A perfect example of this phenomenon is the vocal performance of Charlotte Jones ’14. Jones has a versatile voice, characteristic of a front woman, which can be as powerful as Brandi Carlile or as soft as Laura Marling. I was not sure what role she would play in a band that already had two lead singers, especially since she was not playing guitar on many of the songs. However, she used her vocal power to tackle high-reaching harmonies with incredible confidence. Her performance was downright impressive during original songs such as “Against All Odds,” in which she added yet another layer to the already luscious wall of sound which the band created. Some other individual high points of the show included a bass solo from Hyneman and a section of harmony featuring Stapel on violin and Fagan on the accordion.

In addition to the showcase of individual talent, the songs themselves were expertly crafted.

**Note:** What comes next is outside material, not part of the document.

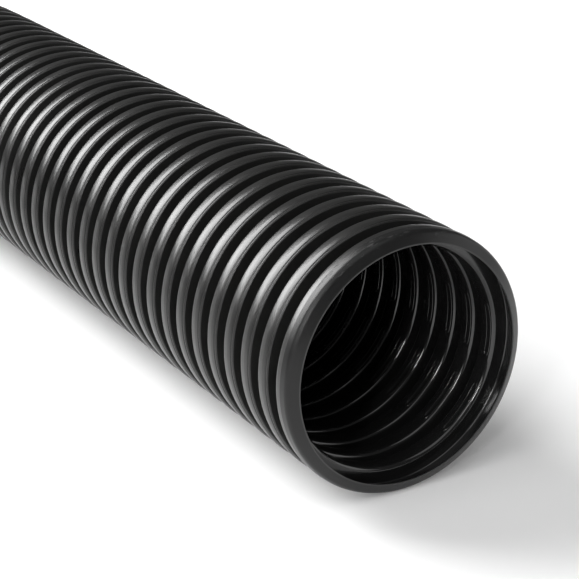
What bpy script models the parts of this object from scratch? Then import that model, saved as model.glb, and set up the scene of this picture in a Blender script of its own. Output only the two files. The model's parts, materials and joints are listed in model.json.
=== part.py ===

Out of the 14-song set list, only four were covers, leaving plenty of room for Fagan and Goad to showcase their songwriting strengths. Their songs ranged from loveable upbeat foot-stompers to haunting pieces with thought-provoking lyrics. One of my personal favorites from their original repertoire is called “The Pirate Song.” Written primarily by Goad, this endearing ditty starts with the line, “If I were a pirate, I would steal your heart away.” It is this sort of quirky lyric that makes this group so appealing. The song showcases Goad’s warm voice, and its catchy melody makes you want to sing along even after only hearing the chorus once. It definitely stood out as a highlight in their set. Another standout among their originals is called “Sweet Sweet.” This song is Fagan’s chance to show off her unique vocal style which would not sound entirely out of place on a vinyl from the 1940s. However, she takes this classic sound and places it in a modern context, creating a juxtaposition that leaves the listener wanting more.

Not only did Lili and the Dirty Moccasins sound like a seasoned group, they acted like one as well. Every musician exuded confidence, and it was plain to see that they were all having the time of their lives. With her signature tambourine strapped to her leg, Fagan played her songs with every bit of emotion she could muster, and there may have only been a combined ten seconds when Goad was not smiling. They were ecstatic while onstage, and the crowd certainly fed off their energy.

For these reasons and countless more, Lili and the Dirty Moccasins are a must-see in the Williamsburg music scene.  Your next chance to see them is next Friday, April 4, from 8:00 p.m. to 10:30 p.m. at Aromas.